We join the Palestinian and Arab peoples and all other freedom-loving
peoples of the world in mourning the death of Dr. George Habash, founder
of the Arab Nationalist Movement and the Popular Front for the Liberation
of Palestine (PFLP). With his death, the Palestinian and Arab peoples have
lost an outstanding and exemplary revolutionary leader and fighter in their
national and democratic interest against imperialism and reaction.
In both my official and personal capacity, I feel a deep sense of loss because
I have known Dr. Habash since we met and conversed at length in Algeria
when I was a guest of the Palestine Liberation Organization (PLO) during
the Palestinian National Congress in 1988. Even as we grieve over his death,
we are gratified by the rich legacy of revolutionary ideas and experience that
he has bequeathed to the Palestinian people. He continues to inspire the
Palestinian people to persevere in revolutionary struggle for their national
and democratic rights against US imperialism and Israeli Zionism.
The family of Dr. Habash was among the hundreds of thousands of Palestinians
who were forced out of their homes and made refugees in 1948, while he
was studying in Beirut.
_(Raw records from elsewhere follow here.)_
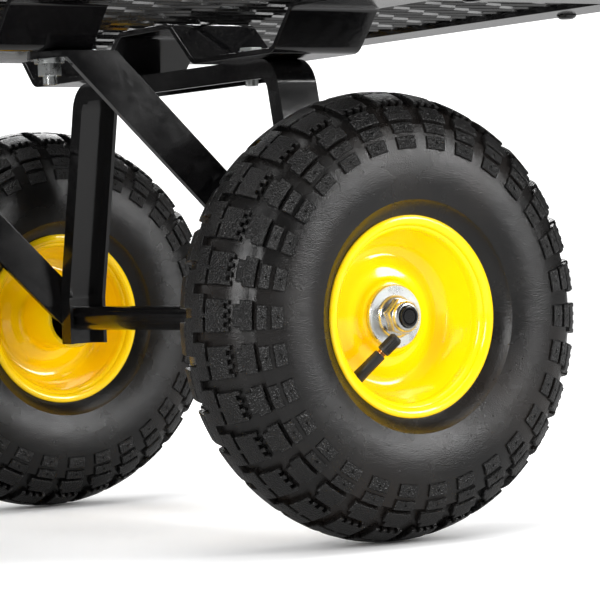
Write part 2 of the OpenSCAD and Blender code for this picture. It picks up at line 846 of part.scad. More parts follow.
module side_mesh(side) {
    l = 2 * side_half + bar_r;
    color("#232426") in_cart(0, hinge_z) on_side(side)
        translate([-l / 2, side_y - bar_r - mesh_t, mesh_foot]) cube([l, mesh_t, panel_h - mesh_foot]);
}

// The panel across one end of the bed, with a keeper plate for the latch bolt at each side
module end_frame(end, foot) {
    keeper_y = latch_y + latch_d / 2 + 6;
    color("#17181a") in_cart(0, hinge_z) on_end(end) translate([end_x, 0, 0]) {
        rotate([0, 0, 90]) panel_bars(end_half, [-end_half, 0, end_half], foot);
        for (side = [-1, 1]) on_side(side) difference() {
            translate([-keeper_t / 2, end_half, latch_z - hinge_z - 12])
                cube([keeper_t, keeper_y - end_half, 24]);
            translate([0, latch_y, latch_z - hinge_z]) rotate([0, 90, 0])
                cylinder(r = latch_d / 2 + keeper_clear, h = 4 * keeper_t, center = true);
        }
    }
}

module end_mesh(end) {
    w = 2 * end_half + bar_r;
    color("#232426") in_cart(0, hinge_z) on_end(end)
        translate([end_x - bar_r - mesh_t, -w / 2, mesh_foot]) cube([mesh_t, w, panel_h - mesh_foot]);
}

module side_frame_left() side_frame(1);
module side_frame_right() side_frame(-1);
module side_mesh_left() side_mesh(1);
module side_mesh_right() side_mesh(-1);
module tail_frame() end_frame(-1, 0);
module tail_mesh() end_mesh(-1);
module front_frame() end_frame(1, hinge_z - rail_z - 4);
module front_mesh() end_mesh(1);

// A latch bolt at rest, drawn back from its keeper
module latch(end, side) {
    r = latch_d / 2;
    tip = end_x - keeper_t / 2 - 3;
    l = 50 + latch_travel;
    color("#b9bcc0") in_cart(0, latch_z) on_end(end) on_side(side) translate([tip - l, latch_y, 0]) {
        rotate([0, 90, 0]) cylinder(r = r, h = l);
        translate([12 + r, 0, 0]) {
            bar([0, 0, 0], [0, 22, 0], r * 0.8);
            translate([0, 22, 0]) sphere(r = r + 1);
        }
    }
}

module latch_rear_left() latch(-1, 1);
module latch_rear_right() latch(-1, -1);
module latch_front_left() latch(1, 1);
module latch_front_right() latch(1, -1);

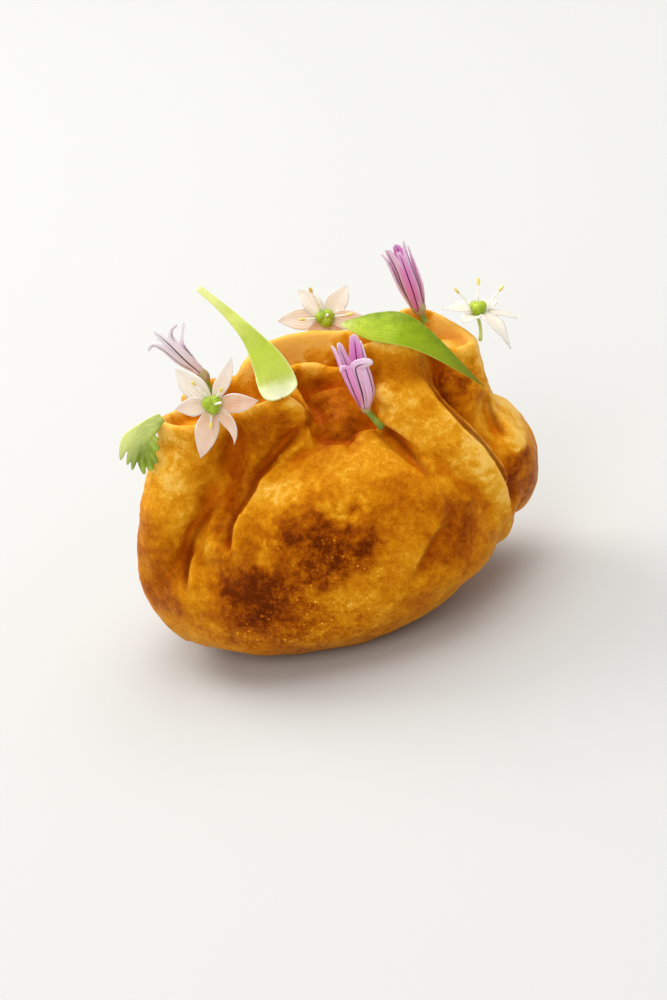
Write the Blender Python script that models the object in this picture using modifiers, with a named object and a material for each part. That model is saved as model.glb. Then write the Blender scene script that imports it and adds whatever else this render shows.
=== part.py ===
"""A bite-size empanada: a plump pastry purse with a gathered, wavy crest, garnished with flowers and leaves.

Metres, +Z up. The origin is the middle of the flat base, the length runs along X and the front faces -Y.
Sizes below are in millimetres, and MM turns them into metres.
"""

import math

import bmesh
import bpy
from mathutils import Matrix, Vector

MM = 0.001

# Purse: the filled belly. Above its widest level it rounds over, below it is fuller, down to a flat base.
LEFT_REACH = 30.0
RIGHT_REACH = 29.5
MIDDLE_X = -1.0
DEPTH = 41.0
WIDEST_Z = 12.5
SHOULDER_RISE = 14.0
SHOULDER_POWER = 2.0
BILGE_DROP = 13.6
BILGE_POWER = 2.4
STERN_LIFT = 3.5
STERN_SHORTENING = 0.55
# Bulges: middle, then reach across, deep, up and down, and how boxy it is. They are the front belly lobe,
# the back lobe, the dough between the two crest walls, and the right cheek
BULGES = (
    ((0.4, -6.0, 13.0), (22.6, 14.5, 18.3, 9.0), 2.4),
    ((0.0, 2.0, 13.5), (18.0, 18.0, 18.5, 9.0), 2.0),
    ((2.0, 4.6, 25.0), (15.0, 3.6, 9.5, 10.0), 2.0),
    ((24.4, 2.0, 17.5), (6.6, 9.0, 9.6, 9.5), 2.0),
)

# Crest: two walls of folded dough, front and back, thin at the rim and thicker at the foot. A foot lies under
# the rim line, drawn in towards the middle by FOOT_SPREAD across and deep
RIM_THICKNESS = 2.0
FOOT_THICKNESS = 7.0
FOOT_Z = 17.0
FOOT_SPREAD = (0.92, 0.6)
WALL_ROWS = 10
RIM_ROUND_STEPS = 4
RIM_LINE_STEPS = 5

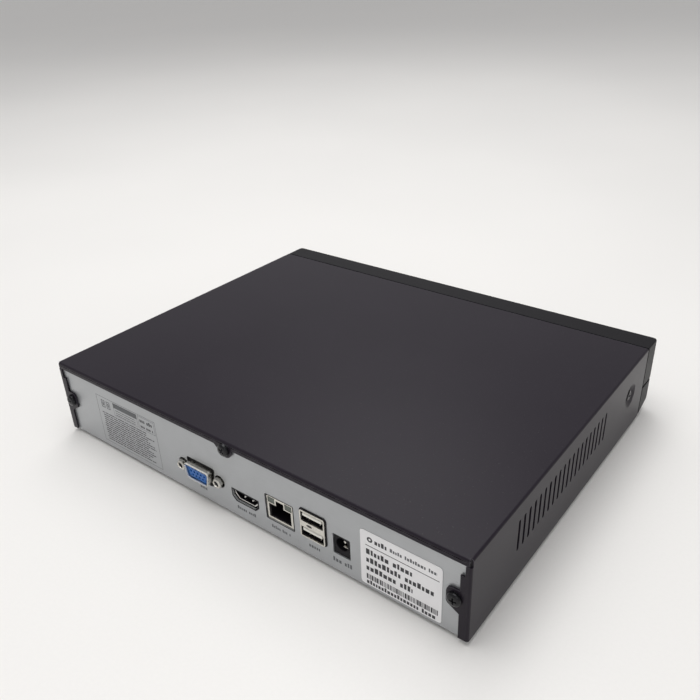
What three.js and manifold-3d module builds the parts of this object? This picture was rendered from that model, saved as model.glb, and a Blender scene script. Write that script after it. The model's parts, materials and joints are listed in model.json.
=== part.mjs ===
// A small network video recorder: a folded steel tray and cover with a moulded front bezel, the main board
// with its row of rear sockets, and a 3.5 inch disk whose platter spins and whose head arm swings.
// Millimetres, +Z up, front towards -Y. The origin is at the bottom centre of the whole object.
import * as THREE from "three";
import { mergeVertices } from "three/addons/utils/BufferGeometryUtils.js";
import Module from "manifold-3d";

const wasm = await Module();
wasm.setup();

// ---------------------------------------------------------------- driving dimensions
const CASE_WIDTH = 255;
const CASE_DEPTH = 203; // rear flange to bezel front
const CASE_HEIGHT = 42;
const FOOT_HEIGHT = 1.5;
const TRAY_LIP = 1; // the tray's floor lies this far below the cover's lower edge
const BEZEL_DEPTH = 15;
const SOCKET_PROUD = 2.4; // how far the video socket stands out of the rear flange
const SHEET = 0.8; // steel of the cover and the tray
const BEND = 0.75; // radius of a fold, at the middle of the sheet
const GAP = 0.3; // clearance between pieces that touch
const BOARD_TOP = 8.6; // component face of the main board above the case bottom
const BOARD_THICK = 1.6;
const DISK = { width: 147, depth: 101.6, height: 26.1 }; // lies across the case
const PAD_HEIGHT = 3; // raised pads under the disk

// ---------------------------------------------------------------- main planes
const halfWidth = CASE_WIDTH / 2;
const frontY = -(CASE_DEPTH + SOCKET_PROUD) / 2;
const rearY = frontY + CASE_DEPTH; // outer face of the cover's rear flanges
const seamY = frontY + BEZEL_DEPTH; // back edge of the bezel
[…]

He became a firm advocate of secular Arab nationalism
and founded the Arab Nationalist Movement in 1951. This movement became
strong among the youth, students and intellectuals across the Arab world.
It advocated armed struggle against colonialism for the liberation of the Arab
people.
After the defeat of 1967, he founded the PFLP. Subsequently, the PFLP
joined the PLO in 1968, becoming the second largest formation after Arafat's
Al Fatah. It was firmly opposed to the Arab-Israeli peace talks and disagreed
with PLO leader Arafat over holding talks with Israel.
In 1969, the PFLP declared itself a Marxist-Leninist organization, while it
remained faithful to Pan Arabism, regarding the struggle of the Palestinian
people as part of a wider struggle against Western imperialism. It also
advocated the unity of the Arab peoples through the overthrow of
reactionary and monarchist regimes in the various Arab countries.
After the Palestinian revolution came under severe attack with massacres
in Jordan, the Palestinian movement shifted its base to Lebanon. There Dr.
Habash continued his leadership of the PLPF throughout the civil war and
the Israeli invasion, until 1982, when the PLO and its activists, fighters and
institutions were forced to leave Lebanon.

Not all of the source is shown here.